Der Staatsschutz ermittelt
Auch wenn die Reifen nicht durch einen Stich beschädigt wurden, handele es sich möglicherweise um eine Sachbeschädigung, sagt Nastasja-Klara Nadolska, Sprecherin der Polizei Bremen. Das hänge von den genauen Umständen ab. Beim Ablassen der Luft könnten die Felgen zum Beispiel auf die Straße absinken und dabei beschädigt werden. Peter Vogt, Mitarbeiter bei der Firma Quick Reifendiscount sagt auf Nachfrage, dass eine kürzere Standzeit ohne Luft für einen Autoreifen in der Regel unproblematisch sei. Verallgemeinern könne man das allerdings nicht und keinesfalls dürfe mit den platten Reifen gefahren werden, um sie nicht zu beschädigen. Die Täter hatten eine Linse in die Ventilkappen eingelegt und die Kappen wieder auf die Ventile gedreht, wodurch diese geöffnet wurden.
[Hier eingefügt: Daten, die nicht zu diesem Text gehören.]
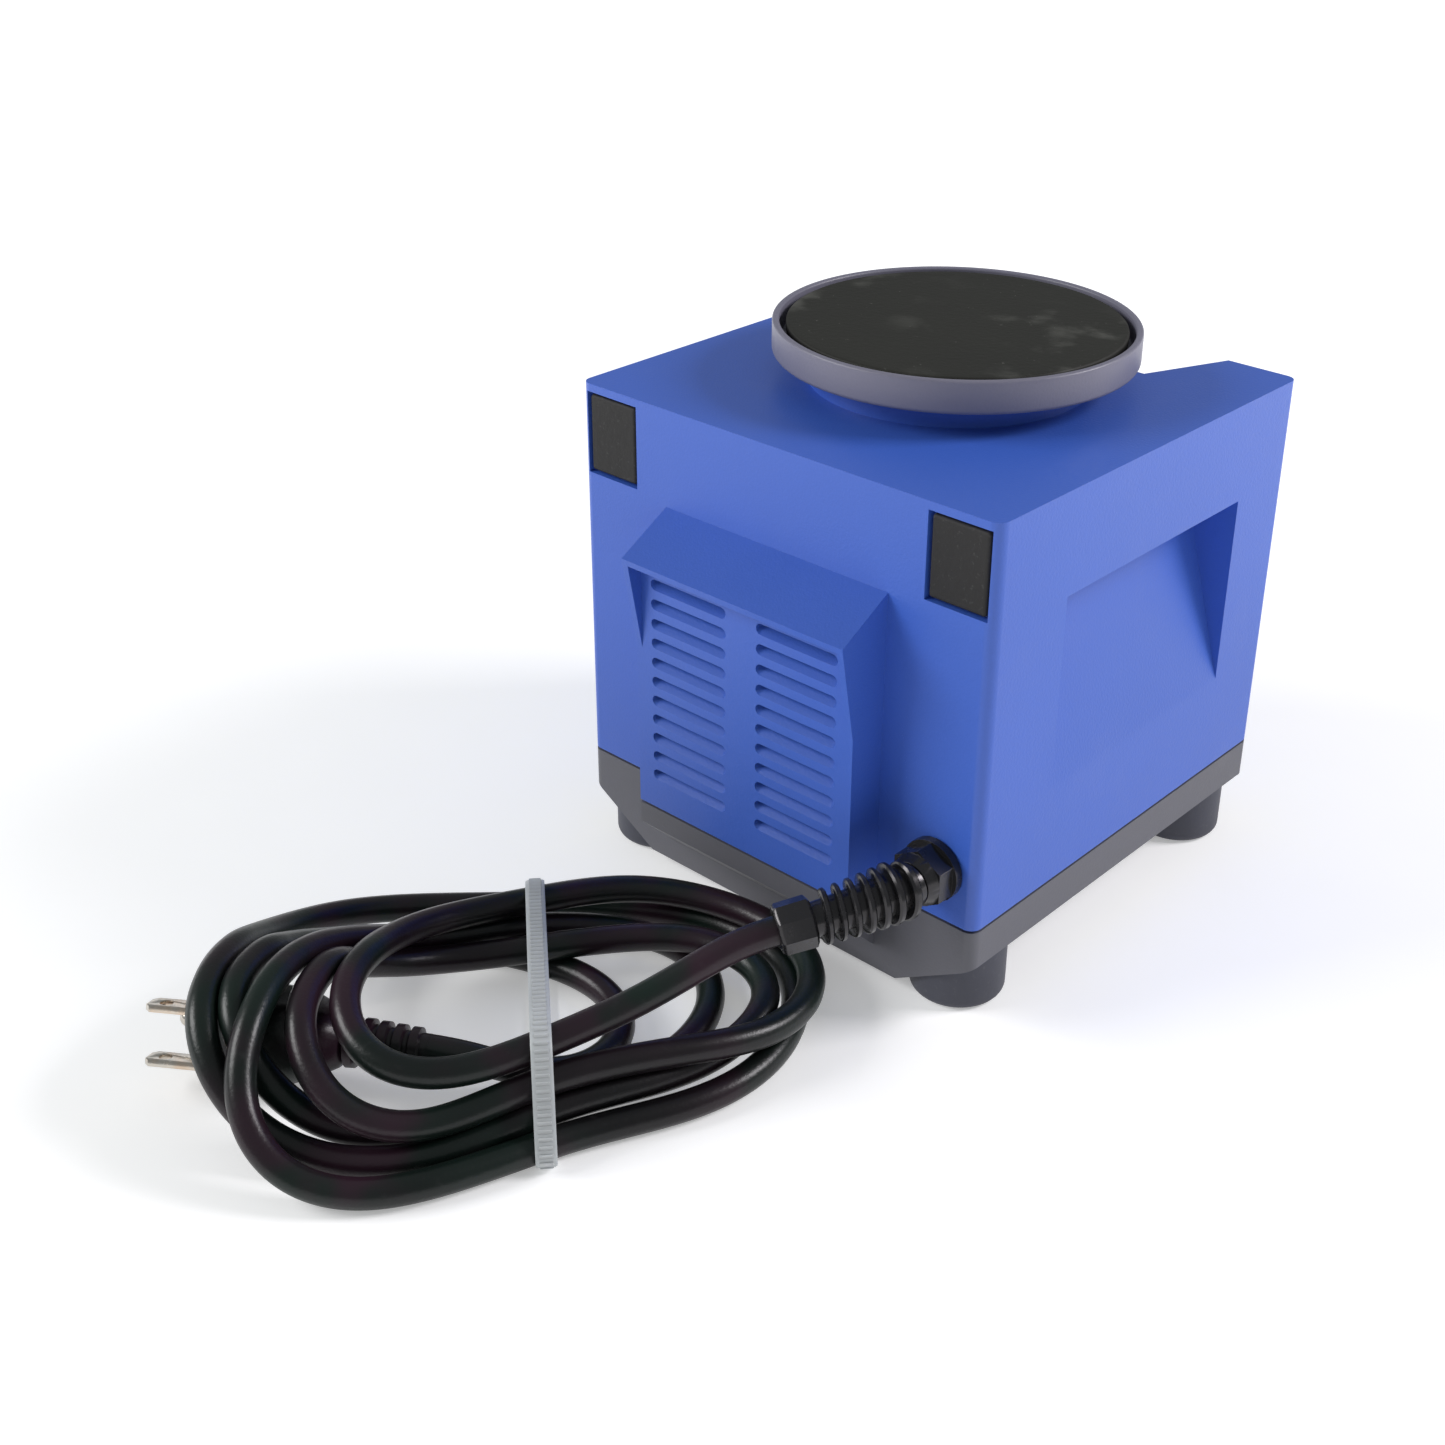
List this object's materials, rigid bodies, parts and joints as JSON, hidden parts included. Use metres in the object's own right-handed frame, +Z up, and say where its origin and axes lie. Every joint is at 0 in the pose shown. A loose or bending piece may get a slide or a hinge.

In Bezug auf die Gruppe, die sich mit einem Bekennerschreiben vor Ort und später auch mit einer Pressemitteilung zur Tat bekannt hat, sagt Nils Matthiesen, Sprecher der Polizei: "Wir kennen die Gruppe, sie ist in Bremen aber noch nicht strafrechtlich in Erscheinung getreten." Da nach allem Anschein der Verdacht auf eine politisch motivierte Straftat vorliegt, habe der Staatsschutz die Ermittlungen übernommen, sagt Matthiesen.

Ein Ermittler hält einen der hinterlassenen Aufkleber in Händen.
Warum wurde die Aktion in Bremen durchgeführt? "Der Bremer Senat kann seinen Job anscheinend nicht machen", sagt die Sprecherin des örtlichen Kollektivs. Die nötigen Maßnahmen zur Klimarettung seien diverse Male wissenschaftlich benannt worden. "Wir brauchen eine Verkehrswende mit Tempolimit, Rückbau des Individualverkehrs sowie einen Ausbau des öffentlichen Personennahverkehrs." SUV seien übermotorisierte Panzer, die gefährlich für Kinder und Radfahrer seien. "Solche Autos sind für Bremen zu groß." Mit dem Besprühen der Kennzeichen habe man den Fahrzeugen symbolisch die Fahrerlaubnis entziehen wollen. Dass den Menschen damit ein Schaden entstanden sei, räumt die Sprecherin des Kollektivs ein. Ein teures SUV zu kaufen, sei jedoch eine bewusste Entscheidung. Nach Angaben der Sprecherin zählt das neue Kollektiv in Bremen etwa 40 Mitglieder. Weitere Aktionen sollen folgen, kündigte sie an.